According to him; “Now, there are these two broad issues about who can do what. The first report is about who can do what. When you present budget to the National Assembly, it is presented as a bill, an appropriation bill.  And secondly, do not introduce entirely new projects and all of that or modify projects. This is something that we experienced last year and this year again. It now leaves the question about who is supposed to do what.”

However, at the risk of accusing the Ag President, who is a Professor of Law and Senior Advocate of Nigeria (SAN), of being ignorant of legislative powers, I make bold to observe that beyond alteration to appropriation bills as proposed by the executive arm of government, section 83 of the constitution also empowers the National Assembly to initiate new spending for contingency reasons.

“83. (1) The National Assembly may, by law make provisions for the establishment of a Contingencies Fund for the Federation, and for authorising, the president, if satisfied that there has arisen an urgent and unforeseen need for expenditure for which no other provision exists, to make advances from the Fund to meet the need.”

Also, it is important to note that an Appropriation Bill is a proposed law, and the political lexicon ‘proposed ‘ suggests that it is subject to modifications or alteration and approval.

If the National Assembly has no power to alter or modify the proposed budget, it then suffices that the function of the legislative arm of government is merely to rubber stamp the executive proposal.

I honestly doubt if this is the intention of the authors of our constitution. If it is, as some analysts may want to argue, why then does the proposal have to be subjected to appropriation committees of the two chambers in the National Assembly? Why do the heads of various ministries and agencies have to appear before the National Assembly to defend the proposal? And what option is opened to the legislature if they are not satisfied with certain items in the proposed budget?

Regarding this, the constitution clearly reserves powers to both arms of government.

Unlike every other lawmaking process, the legislative arm of government cannot generate an Appropriation Bill. But, the Bill is subjected to every other lawmaking process and can be vetoed according to section 58(5) of the Constitution; “Where the President withholds his assent and the bill is again passed by each House by two-thirds majority, the bill shall become law and the assent of the president shall not be required.”

It is instructive to establish here, that there can never be a national budget if it is not generated by the executive and approved by two-thirds majority of the two chambers of the National Assembly.

To this extent, the legislature can dispense with the powers of the executive once the Bill is laid before the National Assembly.

At this point in the life of an Appropriation Bill, the legislative arm of government has more influence on what and what will not be captured in the budget than the executive.

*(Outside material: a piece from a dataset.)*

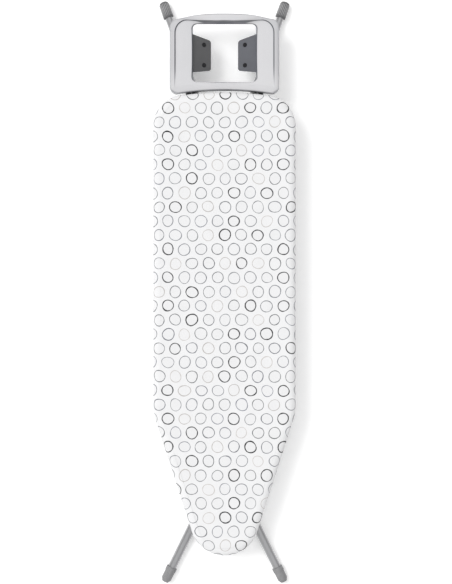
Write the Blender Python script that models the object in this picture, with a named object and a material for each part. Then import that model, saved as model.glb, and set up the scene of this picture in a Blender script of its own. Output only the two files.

Nevertheless, the budgeting process is opened to negotiation and this option has been well explored in the past, including the 2017 budget. Therefore it is careless for the Ag President or anybody else to suggest that the legislative arm of government has no power to modify or alter the proposed Appropriation Bill in any form.

If the Ag President feels very strongly about the 2017 Appropriation Bill as passed by the National Assembly, he would be correct to withhold assent in principle and allow the National Assembly to veto the Bill. By this, Nigerians will understand reservations of the Presidency as regards the budget and hold their respective lawmakers responsible for the fortune or misfortune it brings to the economic and social well-being.

This remains my position, until the the Supreme Court and it’s Amicus Curiae pronounce otherwise.